老板侄子摆摆手:“没有的事儿,是俩爷们儿吵着吵着打起来了,这个运气差,推搡的时候摔着头死了,另外那个是村长儿子,让打了个重伤,跟家养着呢。”
打架打死人也挺晦气,村长那边儿赔了钱,自己儿子也半死不活的,这才算把事儿按下去。
“重伤?”严律搭腔,“那得去医院吧,怎么还跟家养呢?”
老板侄子笑道:“看过了,你不知道,我们这儿山神水治百病,除了看大夫,村长还一直给儿子喝山神水,这几天看着就见好了。”
胡旭杰:“山神水?”
“就山上那个老神树,落地上的叶子拿去山神庙里供过了再泡水,我们这儿都这么喝,强身健体!就是供神树叶得花不少时间,一个月也喝不了一次,”老板侄子说,“你们俩咋住?住多久?”
老板侄子空出来的房间做了个标间,两张单人床,刚够严律和胡旭杰住下,条件很简单,但价格也比旅馆便宜不少。
“住我这儿价格是最划算的,还管早午饭,村里那家旅馆可不管饭,”老板侄子跟胡旭杰讨价还价,“不少游客还不相信,去那边儿问了之后最后还是选我们家,那边儿住的也就那样。”
胡旭杰装模作样地跟他压了几回合的价,边掏钱包边问:“我们有个朋友前段时间来这边儿玩,好像也住你这儿来着。”

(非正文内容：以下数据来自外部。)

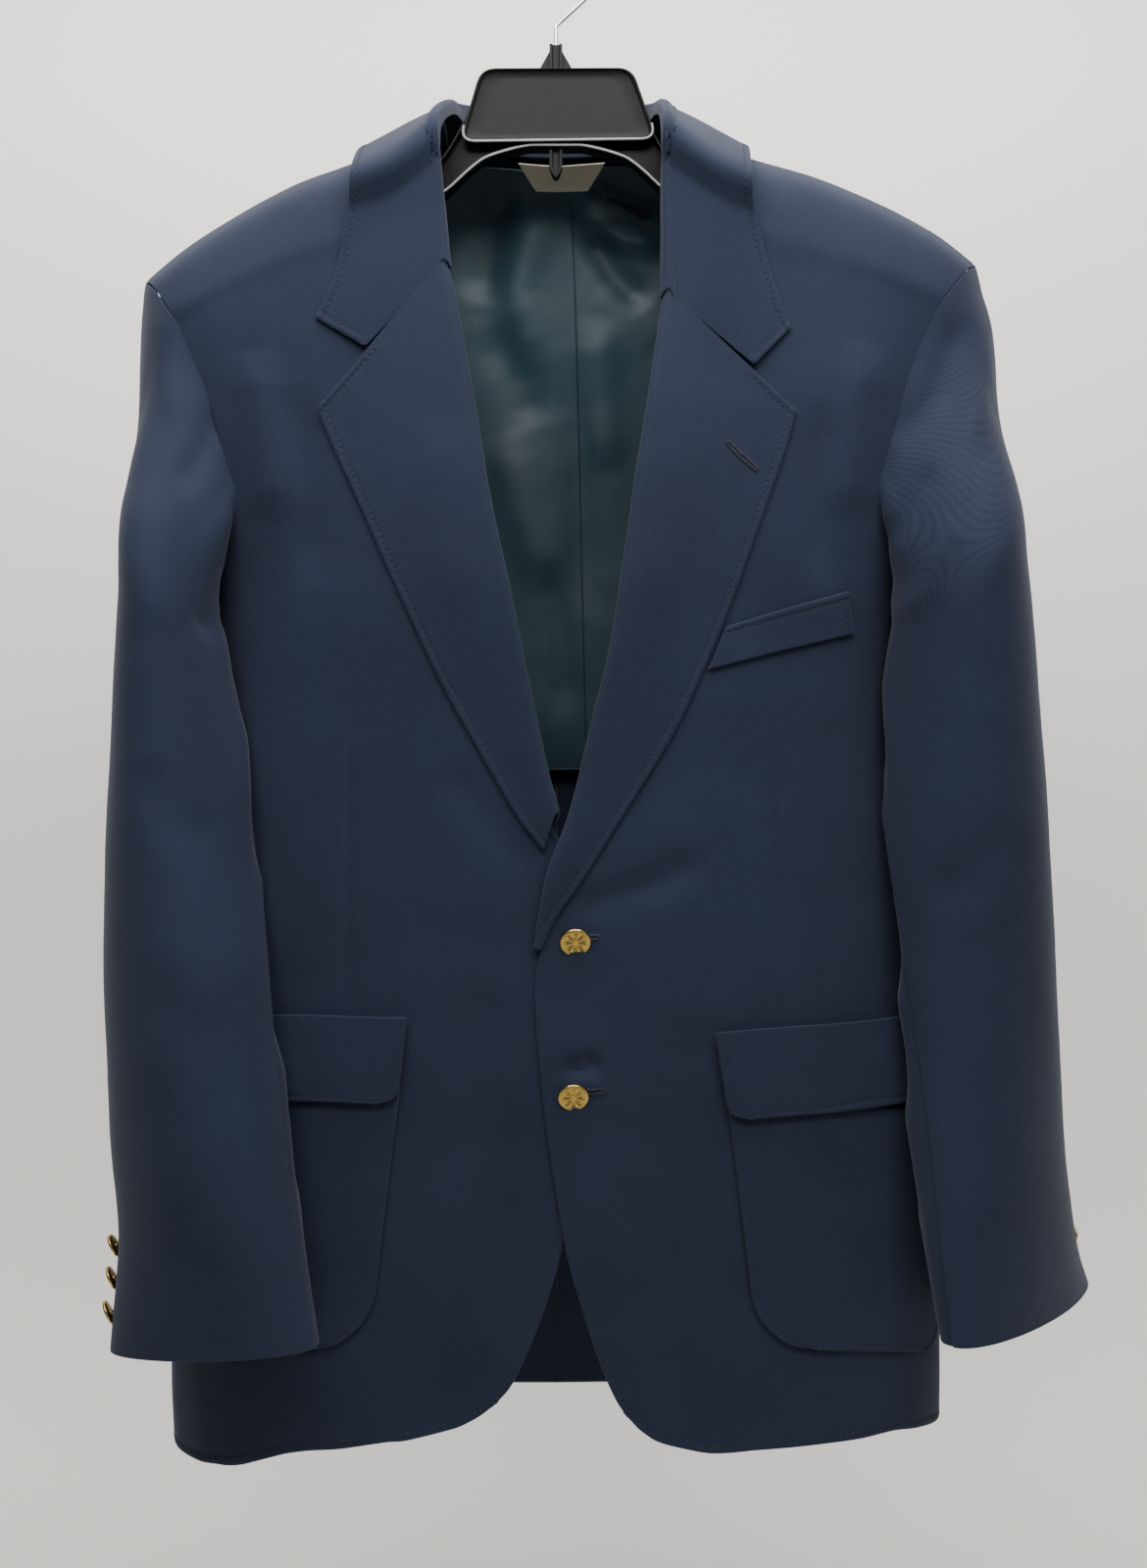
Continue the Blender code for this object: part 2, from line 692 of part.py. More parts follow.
def clear_of_trunk(point):
    """The point, moved out from the trunk's middle line where it would be closer than the clearance."""
    half_width, front, back = read(TRUNK, point.z)
    depth = front if point.y < 0 else back
    in_pocket_zone = smooth_step(-POCKET_ZONE_Z, -POCKET_TOP_Z, -point.z)
    clearance = mix(SLEEVE_CLEARANCE, POCKET_CLEARANCE, in_pocket_zone)
    wide, deep = half_width + clearance, depth + clearance
    reach = (abs(point.x / wide) ** RING_POWER + abs(point.y / deep) ** RING_POWER) ** (1 / RING_POWER)
    if reach >= 1:
        return point
    moved = Vector((point.x / reach, point.y / reach, point.z))
    return point.lerp(moved, smooth_step(-CLEAR_FROM_Z, -CLEAR_BY_Z, -point.z))


def sleeve_point(side, psi, t):
    free = sleeve_section(side, psi, t)
    if t < CAP_BLEND:
        hold = 1 - smooth_step(0.0, CAP_BLEND, t)
        held = armhole_loop(side, psi) + free - sleeve_section(side, psi, 0)
        free = free.lerp(held, hold)
    return clear_of_trunk(free)


def sleeve_part(side, under):
    """The top sleeve goes round the front, the under sleeve round the back, between the two seams."""

    def at(u, v):
        hind = mix(-HIND_STEPS * LOOP_STEP, HIND_SEAM_CUFF, v)
        fore = FORE_STEPS * LOOP_STEP
        if under:
            psi = mix(fore, hind + 2 * math.pi, u)
        else:
            psi = mix(hind, fore, u)
        return sleeve_point(side, psi, v)

    return at


def build_sleeves():
    for side, word in ((1, "left"), (-1, "right")):
        flip = side > 0
        top_steps = HIND_STEPS + FORE_STEPS
        under_steps = LOOP_STEPS - top_steps
        top, under = sleeve_part(side, False), sleeve_part(side, True)
        wall(f"sleeve_top_{word}", top, top_steps, SLEEVE_ROWS, "wool", flip=flip, trim=SLEEVE_TRIM)
        wall(f"sleeve_under_{word}", under, under_steps, SLEEVE_ROWS, "wool", flip=flip, trim=SLEEVE_TRIM)


def collar_stations(side):
    """Stand, crest, middle and edge of each section, from the front end to the middle of the back."""
    stations = []
    lifts = zip(COLLAR_LIFT, COLLAR_MID_LIFT, COLLAR_EDGE_LIFT)
    for row, (lift, mid_lift, edge_lift) in zip(COLLAR_FRONT[side], lifts):
        crest_x, crest_z, mid_x, mid_z, edge_x, edge_z = row
        stations.append(
            [
                front_point(side, crest_x, crest_z, WALL + lift),
                front_point(side, mid_x, mid_z, WALL + mid_lift),
                front_point(side, edge_x, edge_z, WALL + edge_lift),
            ]
        )
    for row in COLLAR_BACK:
        places = [Vector((side * row[k], row[k + 1], row[k + 2])) for k in (0, 3)]
        x, turn, out = row[6:]
        share = cloth_place(side * x, crest(x) - turn_to_drop(turn))[0]
        stations.append(places + [trunk_point(1, share, turn, out)])
    for station, (x, y, z) in zip(stations, STAND):
        station.insert(0, station[0] + Vector((side * x, y, z)))
    return stations


def collar_surface():
    """The stand rises inside to the crest, and the fall lies outside from there to its edge."""
    right = collar_stations(-1)
    stations = right + collar_stations(1)[-2::-1]
    under, over = COLLAR_UNDER, COLLAR_OVER

    def at(u, v):
        base, top, middle, edge = [Vector(along([s[k] for s in stations], v)) for k in range(4)]
        if u <= under:
            return base.lerp(top, u / under) - Vector((0, 0, COLLAR_ROUND * u / under))
        outward = (middle - top).normalized()
        if u < over:
            swing = math.pi * (u - under) / (over - under)
            up = COLLAR_ROUND * (math.sin(swing) - 1)
            return top + Vector((0, 0, up)) + outward * COLLAR_ROUND * (1 - math.cos(swing))
        start = top + outward * 2 * COLLAR_ROUND - Vector((0, 0, COLLAR_ROUND))
        share = (u - over) / (1 - over)
        soft = Vector(along([start, middle, edge], share))
        straight = start.lerp(middle, share * 2) if share < 0.5 else middle.lerp(edge, share * 2 - 1)
        return straight.lerp(soft, smooth_step(0.0, COLLAR_END, min(v, 1 - v)))

    return at


def build_collar():
    wall("collar", collar_surface(), 11, COLLAR_ROWS, "wool")


def rounded(share, corner):
    """How far a bottom corner's round takes the edge in at this share of the way down."""
    if share < 1 - corner:
        return 0.0
    rise = (share - 1 + corner) / corner
    return 1 - math.sqrt(max(1 - rise * rise, 0.0))


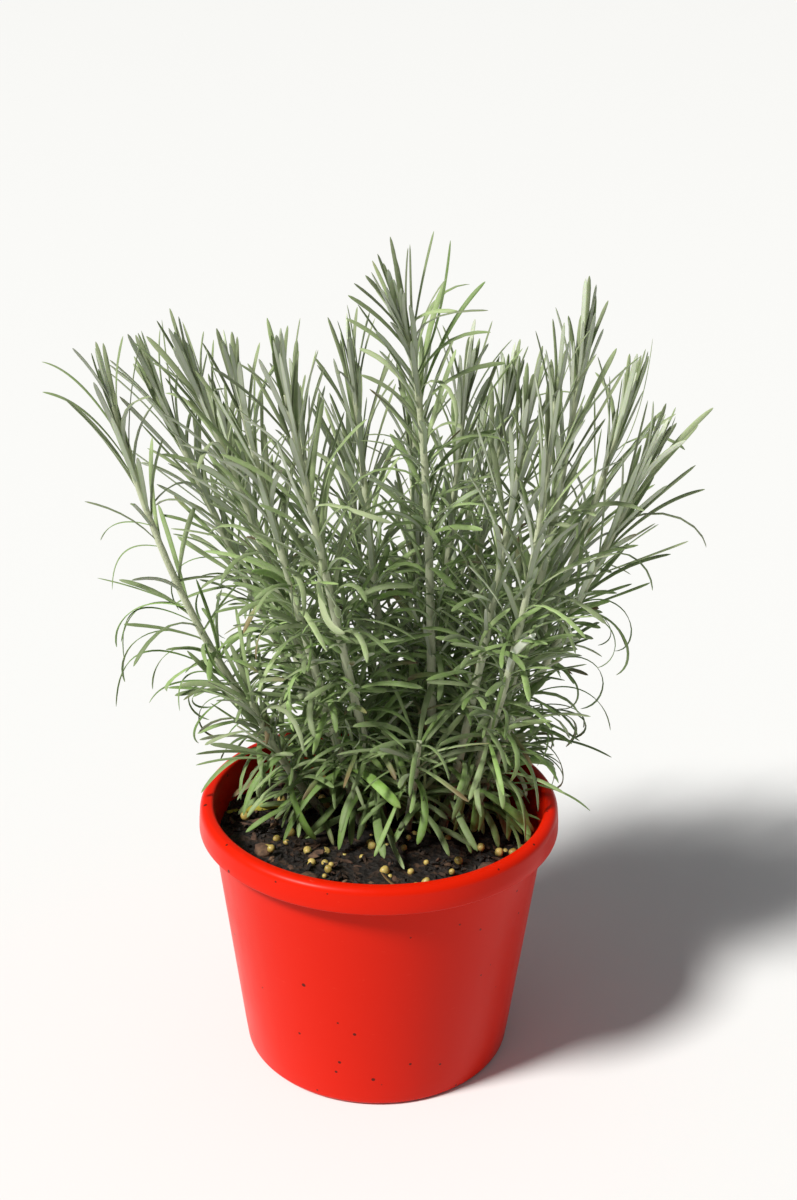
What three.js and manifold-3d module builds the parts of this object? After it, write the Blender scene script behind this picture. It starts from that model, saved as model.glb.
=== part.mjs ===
// Potted curry plant: a silver-leaved herb rooted in potting mix, in a moulded nursery pot with a rolled rim.
// Millimetres, +Z up. The origin is the middle of the flat face that the pot stands on.
import * as THREE from "three";
import { mergeVertices } from "three/addons/utils/BufferGeometryUtils.js";
import Module from "manifold-3d";

// ---- Driving dimensions ----

const GAP = 0.35; // clearance between neighbouring solids

const POT = {
  height: 106,
  rimRadius: 70,
  skirtHeight: 10, // the rolled rim's outer band
  bodyTopRadius: 65, // under the rim
  baseRadius: 53,
  wall: 1.4,
  padRadius: 25, // middle of the base, which stands on the table
  footRingRadius: 47.5, // inner edge of the ring that stands on the table
  raised: 2, // the drained part of the base sits this far off the table
  segments: 48,
};

const DRAIN = { count: 8, radius: 3.5, circle: 37 };

const MIX = { level: 88, fallX: -0.07, fallY: -0.05, rings: 6, segments: 30 };

const STEM = {
  footRadius: 2,
  tipRadius: 1,
  buried: 12, // length of stem below the mix's surface
  bare: 5, // length of stem above it that carries no leaf
  sides: 5,
  steps: 8,
};

const LEAF = {
  length: 45,
  width: 2,
  spacing: 2.2, // of the full foliage, along the stem
  thinning: 7, // these solids carry one leaf in this many
  turn: THREE.MathUtils.degToRad(137.5), // from each leaf round the stem to the next
  steps: 2,
};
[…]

说着又把老棉的形象笔画了一遍,末了还加了句:“那老小子最喜欢砍价。”
老板侄子的记忆瞬间清晰:“有印象有印象,当时开口跟我砍一半儿价,我说你咋不直接给我脖子上砍一刀,这屋你就爱咋住咋住了。”
严律咬着烟笑道:“他是有这毛病。”
“他这人挺有意思,在我这儿住了一晚上,第二天吃早饭的时候问我这山里最近有没有发生啥怪事儿,问我们身体咋样,”老板侄子说,“还说自己是阴阳先生,号什么什么……棉道子!”